Der Hintergrund liegt in der Idee des Sigma-Mannes. Der Begriff gewann seit 2021 in maskulinen Onlinekreisen an Popularität. Geprägt wurde er 2010 von Theodore Robert Beale (56), einem rechten Blogger aus den USA. Er beschreibt Sigmas als «Aussenseiter, die das soziale Spiel nicht mitspielen und trotzdem gewinnen». Sie mögen Frauen oft, neigen aber auch dazu, sie zu verachten. Die neurechte Incels-Bewegung um den umstrittenen Influencer Andrew Tate (38) griff das Konzept später auf.

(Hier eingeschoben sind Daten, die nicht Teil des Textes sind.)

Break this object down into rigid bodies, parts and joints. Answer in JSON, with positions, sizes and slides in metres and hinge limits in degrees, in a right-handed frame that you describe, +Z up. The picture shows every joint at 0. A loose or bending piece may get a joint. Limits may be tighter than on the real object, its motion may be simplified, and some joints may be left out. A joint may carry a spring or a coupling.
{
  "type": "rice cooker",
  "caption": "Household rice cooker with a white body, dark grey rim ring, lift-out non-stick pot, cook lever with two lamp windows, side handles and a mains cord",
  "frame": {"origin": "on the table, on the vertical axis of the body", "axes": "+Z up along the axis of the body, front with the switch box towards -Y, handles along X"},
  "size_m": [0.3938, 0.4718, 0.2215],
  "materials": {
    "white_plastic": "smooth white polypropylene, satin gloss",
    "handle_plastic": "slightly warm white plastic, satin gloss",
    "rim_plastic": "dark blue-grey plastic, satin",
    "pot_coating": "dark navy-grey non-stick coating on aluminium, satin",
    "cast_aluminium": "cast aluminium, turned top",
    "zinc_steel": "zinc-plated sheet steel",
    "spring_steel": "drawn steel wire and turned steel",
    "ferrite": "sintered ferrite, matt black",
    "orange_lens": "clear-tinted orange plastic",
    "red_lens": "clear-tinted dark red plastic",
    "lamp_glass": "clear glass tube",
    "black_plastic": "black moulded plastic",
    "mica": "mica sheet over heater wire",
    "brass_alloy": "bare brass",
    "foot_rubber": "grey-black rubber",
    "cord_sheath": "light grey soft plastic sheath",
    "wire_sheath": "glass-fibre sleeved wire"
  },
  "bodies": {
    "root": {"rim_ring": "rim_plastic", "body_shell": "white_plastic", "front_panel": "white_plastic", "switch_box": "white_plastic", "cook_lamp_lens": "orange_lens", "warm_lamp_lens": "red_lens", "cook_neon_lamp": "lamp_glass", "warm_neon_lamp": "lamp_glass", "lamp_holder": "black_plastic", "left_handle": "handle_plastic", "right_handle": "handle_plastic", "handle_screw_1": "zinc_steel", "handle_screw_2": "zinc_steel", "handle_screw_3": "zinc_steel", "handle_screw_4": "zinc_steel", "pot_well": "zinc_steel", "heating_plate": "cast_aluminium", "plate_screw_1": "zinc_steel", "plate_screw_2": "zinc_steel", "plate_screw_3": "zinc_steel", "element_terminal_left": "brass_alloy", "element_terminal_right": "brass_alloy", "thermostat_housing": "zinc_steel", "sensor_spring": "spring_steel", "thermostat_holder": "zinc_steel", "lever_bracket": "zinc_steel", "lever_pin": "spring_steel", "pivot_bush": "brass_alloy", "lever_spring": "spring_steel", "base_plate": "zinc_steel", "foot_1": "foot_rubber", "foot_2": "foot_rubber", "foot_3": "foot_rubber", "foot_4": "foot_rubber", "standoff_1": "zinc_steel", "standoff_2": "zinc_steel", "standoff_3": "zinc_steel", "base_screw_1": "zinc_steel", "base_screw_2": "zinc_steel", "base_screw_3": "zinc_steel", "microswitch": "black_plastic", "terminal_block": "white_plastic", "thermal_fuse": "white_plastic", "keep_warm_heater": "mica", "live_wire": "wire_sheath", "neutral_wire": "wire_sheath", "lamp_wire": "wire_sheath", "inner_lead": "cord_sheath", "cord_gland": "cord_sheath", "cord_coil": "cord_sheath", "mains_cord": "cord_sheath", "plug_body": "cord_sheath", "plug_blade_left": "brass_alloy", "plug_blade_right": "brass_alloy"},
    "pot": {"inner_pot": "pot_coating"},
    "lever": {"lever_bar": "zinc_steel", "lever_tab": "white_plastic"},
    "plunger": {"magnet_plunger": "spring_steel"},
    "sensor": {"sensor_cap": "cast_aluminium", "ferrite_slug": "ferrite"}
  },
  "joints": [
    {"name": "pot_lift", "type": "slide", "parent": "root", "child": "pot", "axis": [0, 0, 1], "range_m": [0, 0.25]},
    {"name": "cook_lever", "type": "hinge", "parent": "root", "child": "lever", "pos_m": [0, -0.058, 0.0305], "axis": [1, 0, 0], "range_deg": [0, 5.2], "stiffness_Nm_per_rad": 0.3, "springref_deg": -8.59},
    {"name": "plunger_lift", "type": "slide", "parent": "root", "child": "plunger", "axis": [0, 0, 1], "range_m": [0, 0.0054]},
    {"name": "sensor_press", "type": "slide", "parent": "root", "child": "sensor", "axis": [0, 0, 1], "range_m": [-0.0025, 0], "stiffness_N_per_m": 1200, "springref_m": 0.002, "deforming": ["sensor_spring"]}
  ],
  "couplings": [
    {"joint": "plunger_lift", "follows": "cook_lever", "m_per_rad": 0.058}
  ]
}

«Diese Bewegung junger Männer ist aus feministischer und intellektueller Sicht ein Gegentrend zur Emanzipation und bedroht diese», erklärt die Soziologin Katja Rost von der Universität Zürich. «Sie verbreitet Männlichkeitsnormen, die als Rückschritt gelten. Doch auf jeden Trend folgt ein Gegentrend.» Deshalb solle man solche Phänomene nicht «diktatorisch» verbieten, so Rost.

«I’m being dreamed of like I’m bitcoin»

Ob der Sigma-Boy, den die beiden Mädchen im Lied anhimmeln, eine kindliche Version des Sigma-Mannes darstellt, bleibt unklar. Michail Tschertischtschew bestreitet dies und erklärte dem «Spiegel», er habe von diesem Konzept nichts gewusst. Auch ein russisches Weltbild lasse sich im Text nicht finden. Zeilen wie «I’ll buy all the Skittles, Snickers, you’ll be mine, boy» und «I’m being dreamed of like I’m bitcoin» erinnern eher an kindliche Fantasien.

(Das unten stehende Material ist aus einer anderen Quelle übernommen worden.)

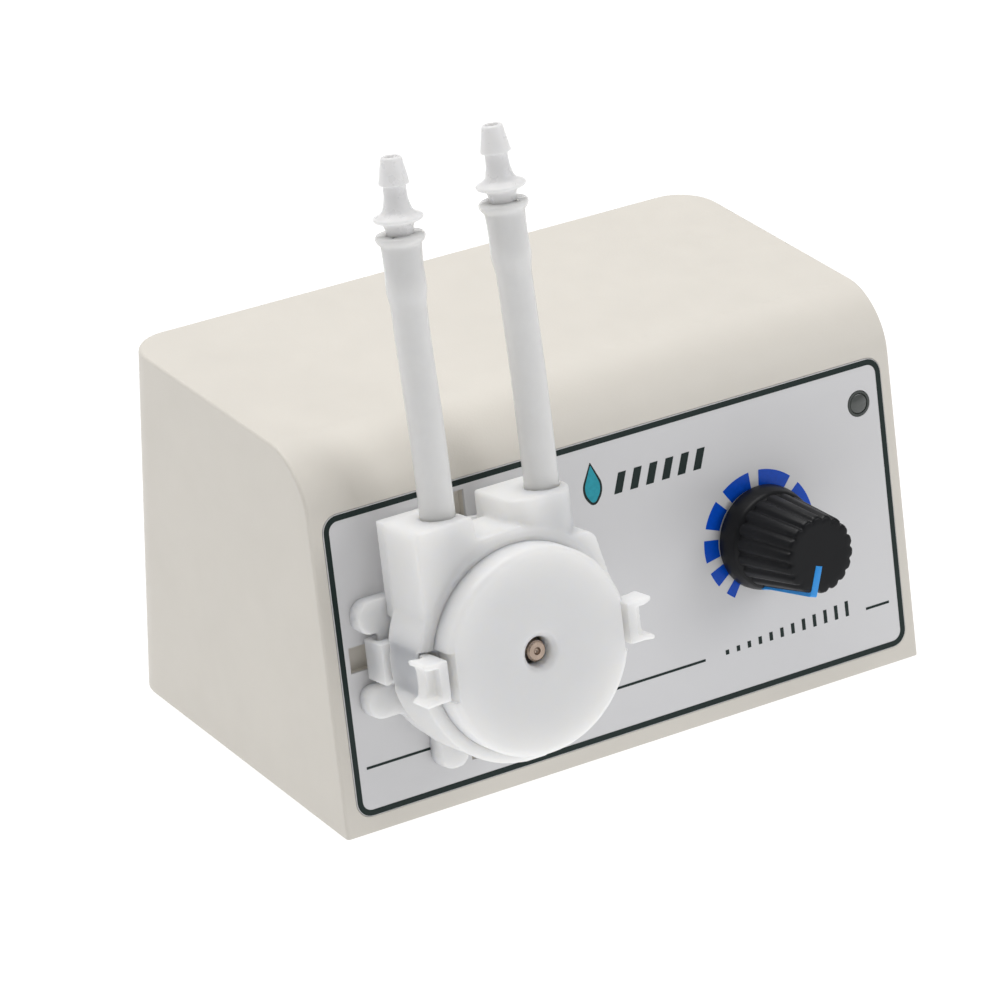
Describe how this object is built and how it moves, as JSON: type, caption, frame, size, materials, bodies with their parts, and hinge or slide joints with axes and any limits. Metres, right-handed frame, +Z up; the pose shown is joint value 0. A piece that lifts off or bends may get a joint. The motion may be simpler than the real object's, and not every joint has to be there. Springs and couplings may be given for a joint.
{
  "type": "peristaltic pump",
  "caption": "Desktop dosing pump: sloped ivory case with a clip-on peristaltic roller head, two upright silicone tubes with barbed fittings and a fluted speed knob.",
  "frame": {"origin": "centre of the underside of the box around the pump, its free tubing left out; the four feet stand on z = 0", "axes": "+Z up, +X to the right seen from the front, +Y from the front to the back"},
  "size_m": [0.1, 0.0768, 0.0988],
  "materials": {
    "case_plastic": "fine moulded texture, warm ivory",
    "front_print": "satin printed sheet, cool white",
    "head_plastic": "milky white, slightly see-through",
    "tube_silicone": "milky see-through silicone",
    "fitting_plastic": "milky see-through polypropylene",
    "knob_plastic": "charcoal satin",
    "pointer_plastic": "azure",
    "led_lens": "grey green tinted lens",
    "screw_steel": "zinc plated",
    "shaft_steel": "ground, slightly brown",
    "bare_steel": "tinned",
    "nut_plating": "nickel plated",
    "brass_tag": "plain",
    "motor_steel": "nickel plated can",
    "magnet": "ferrite",
    "potentiometer_can": "pressed can",
    "circuit_board": "green solder mask",
    "capacitor_sleeve": "dark blue sleeve",
    "black_plastic": "black moulding",
    "connector_plastic": "natural nylon",
    "lead_insulation": "soft PVC",
    "roller_plastic": "natural acetal",
    "foot_rubber": "soft black"
  },
  "bodies": {
    "case": {"bottom_cover": "case_plastic", "control_board": "circuit_board", "control_nut": "nut_plating", "control_washer": "nut_plating", "cover_screws": "screw_steel", "driver_chip": "black_plastic", "enclosure_shell": "case_plastic", "filter_capacitor": "capacitor_sleeve", "front_sheet": "front_print", "indicator_led": "led_lens", "inlet_fitting": "fitting_plastic", "inlet_tube": "tube_silicone", "led_leads": "bare_steel", "motor_can": "motor_steel", "motor_connector": "connector_plastic", "motor_end_cap": "black_plastic", "motor_leads": "lead_insulation", "motor_magnets": "magnet", "motor_screws": "screw_steel", "motor_terminals": "brass_tag", "outlet_fitting": "fitting_plastic", "outlet_tube": "tube_silicone", "potentiometer": "potentiometer_can", "potentiometer_pins": "bare_steel", "power_connector": "connector_plastic", "power_jack": "black_plastic", "power_jack_nut": "nut_plating", "power_jack_pin": "bare_steel", "power_jack_tags": "bare_steel", "power_leads": "lead_insulation", "pump_base": "head_plastic", "pump_cover": "head_plastic", "pump_housing": "head_plastic", "pump_tube": "tube_silicone", "rubber_feet": "foot_rubber"},
    "motor_rotor": {"motor_shaft": "shaft_steel", "drive_sleeve": "shaft_steel", "motor_armature": "motor_steel"},
    "roller_carrier": {"carrier_back_plate": "head_plastic", "carrier_front_plate": "head_plastic", "carrier_pins": "shaft_steel"},
    "roller_1": {"roller_1": "roller_plastic"},
    "roller_2": {"roller_2": "roller_plastic"},
    "roller_3": {"roller_3": "roller_plastic"},
    "speed_knob": {"knob": "knob_plastic", "knob_pointer": "pointer_plastic", "control_shaft": "black_plastic"},
    "latch_right": {"latch_right": "head_plastic"},
    "latch_left": {"latch_left": "head_plastic"}
  },
  "joints": [
    {"name": "motor_spin", "type": "hinge", "parent": "case", "child": "motor_rotor", "pos_m": [-0.0265, -0.02623, 0.02784], "axis": [0, -0.9802, 0.198], "continuous": true},
    {"name": "carrier_spin", "type": "hinge", "parent": "case", "child": "roller_carrier", "pos_m": [-0.0265, -0.02623, 0.02784], "axis": [0, -0.9802, 0.198], "continuous": true},
    {"name": "roller_1_spin", "type": "hinge", "parent": "roller_carrier", "child": "roller_1", "pos_m": [-0.0265, -0.02503, 0.03377], "axis": [0, -0.9802, 0.198], "continuous": true},
    {"name": "roller_2_spin", "type": "hinge", "parent": "roller_carrier", "child": "roller_2", "pos_m": [-0.03174, -0.02683, 0.02487], "axis": [0, -0.9802, 0.198], "continuous": true},
    {"name": "roller_3_spin", "type": "hinge", "parent": "roller_carrier", "child": "roller_3", "pos_m": [-0.02126, -0.02683, 0.02487], "axis": [0, -0.9802, 0.198], "continuous": true},
    {"name": "knob_turn", "type": "hinge", "parent": "case", "child": "speed_knob", "pos_m": [0.02405, -0.02496, 0.02758], "axis": [0, 0.9802, -0.198], "range_deg": [0, 300]},
    {"name": "latch_right_press", "type": "hinge", "parent": "case", "child": "latch_right", "pos_m": [-0.0114, -0.02643, 0.02788], "axis": [0, -0.198, -0.9802], "range_deg": [0, 7.5], "stiffness_Nm_per_rad": 0.14, "springref_deg": -2.86},
    {"name": "latch_left_press", "type": "hinge", "parent": "case", "child": "latch_left", "pos_m": [-0.0416, -0.02643, 0.02788], "axis": [0, 0.198, 0.9802], "range_deg": [0, 7.5], "stiffness_Nm_per_rad": 0.14, "springref_deg": -2.86}
  ],
  "couplings": [
    {"joint": "carrier_spin", "follows": "motor_spin", "ratio": 0.20661},
    {"joint": "roller_1_spin", "follows": "motor_spin", "ratio": -0.55872},
    {"joint": "roller_2_spin", "follows": "motor_spin", "ratio": -0.55872},
    {"joint": "roller_3_spin", "follows": "motor_spin", "ratio": -0.55872}
  ]
}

Leonid Sluzki, ein russischer Politiker, nutzte den Vorwurf der Propaganda jedoch für seine Zwecke. Er erklärte, der Song stehe für Russlands Erfolg und könne «das bösartige Fundament des LGBTQ-Faschismus» besiegen. Solche politischen Entgleisungen sind im heutigen Russland keine Ausnahme. Dennoch sollte man Sinn, Absicht und Wirkung von «Sigma Boy» nicht überbewerten.

«Also irgendwie alles halb so wild»

Auch Katja Rost sieht das so: «Hier vermischen und instrumentalisieren verschiedene Gruppen einen (mehr oder weniger unschuldigen) Song für ihre politischen Zwecke. Der Song dient als Symbol, gegen das man zivilgesellschaftlich mobilisieren kann und das Befürworter verstehen. Im Kern geht es um einen politischen Kampf: gegen toxische Männlichkeit und Diktaturen.»

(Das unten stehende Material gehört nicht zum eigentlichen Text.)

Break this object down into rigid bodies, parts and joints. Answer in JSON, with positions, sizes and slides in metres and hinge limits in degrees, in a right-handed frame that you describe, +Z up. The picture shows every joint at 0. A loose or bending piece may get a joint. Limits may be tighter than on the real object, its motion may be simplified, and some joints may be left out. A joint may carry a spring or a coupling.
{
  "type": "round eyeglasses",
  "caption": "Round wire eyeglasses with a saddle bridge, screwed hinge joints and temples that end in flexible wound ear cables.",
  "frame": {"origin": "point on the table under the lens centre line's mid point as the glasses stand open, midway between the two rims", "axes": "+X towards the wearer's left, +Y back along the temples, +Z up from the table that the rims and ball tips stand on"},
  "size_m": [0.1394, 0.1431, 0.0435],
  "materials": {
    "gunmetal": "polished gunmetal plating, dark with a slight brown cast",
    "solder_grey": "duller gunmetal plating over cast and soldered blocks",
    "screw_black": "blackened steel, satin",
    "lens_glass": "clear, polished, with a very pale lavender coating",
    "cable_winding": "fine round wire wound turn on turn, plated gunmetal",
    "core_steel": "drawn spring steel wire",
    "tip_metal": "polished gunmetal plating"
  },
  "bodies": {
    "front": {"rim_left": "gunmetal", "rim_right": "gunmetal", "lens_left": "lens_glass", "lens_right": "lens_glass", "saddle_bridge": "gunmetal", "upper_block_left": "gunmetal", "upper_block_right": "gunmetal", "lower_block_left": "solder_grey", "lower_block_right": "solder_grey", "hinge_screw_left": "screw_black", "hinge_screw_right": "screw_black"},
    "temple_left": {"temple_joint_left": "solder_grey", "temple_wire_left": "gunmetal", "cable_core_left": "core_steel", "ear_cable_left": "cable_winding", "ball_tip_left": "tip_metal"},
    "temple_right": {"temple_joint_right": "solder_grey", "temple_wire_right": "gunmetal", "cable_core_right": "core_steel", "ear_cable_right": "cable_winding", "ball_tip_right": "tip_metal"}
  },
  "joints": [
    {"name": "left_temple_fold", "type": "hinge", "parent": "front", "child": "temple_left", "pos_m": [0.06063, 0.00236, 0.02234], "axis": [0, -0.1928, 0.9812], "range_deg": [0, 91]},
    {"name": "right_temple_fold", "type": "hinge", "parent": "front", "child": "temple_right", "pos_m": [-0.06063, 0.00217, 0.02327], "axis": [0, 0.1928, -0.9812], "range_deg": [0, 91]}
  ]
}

«Für zivilgesellschaftliche Bewegungen ist das ein gefundenes Fressen. Sie nutzen solche symbolträchtigen, massenwirksamen Signale, um Aufmerksamkeit für ihre Botschaften zu gewinnen – etwa gegen toxische Männlichkeit vorzugehen. Alles in allem ist das halb so wild», schliesst Rost.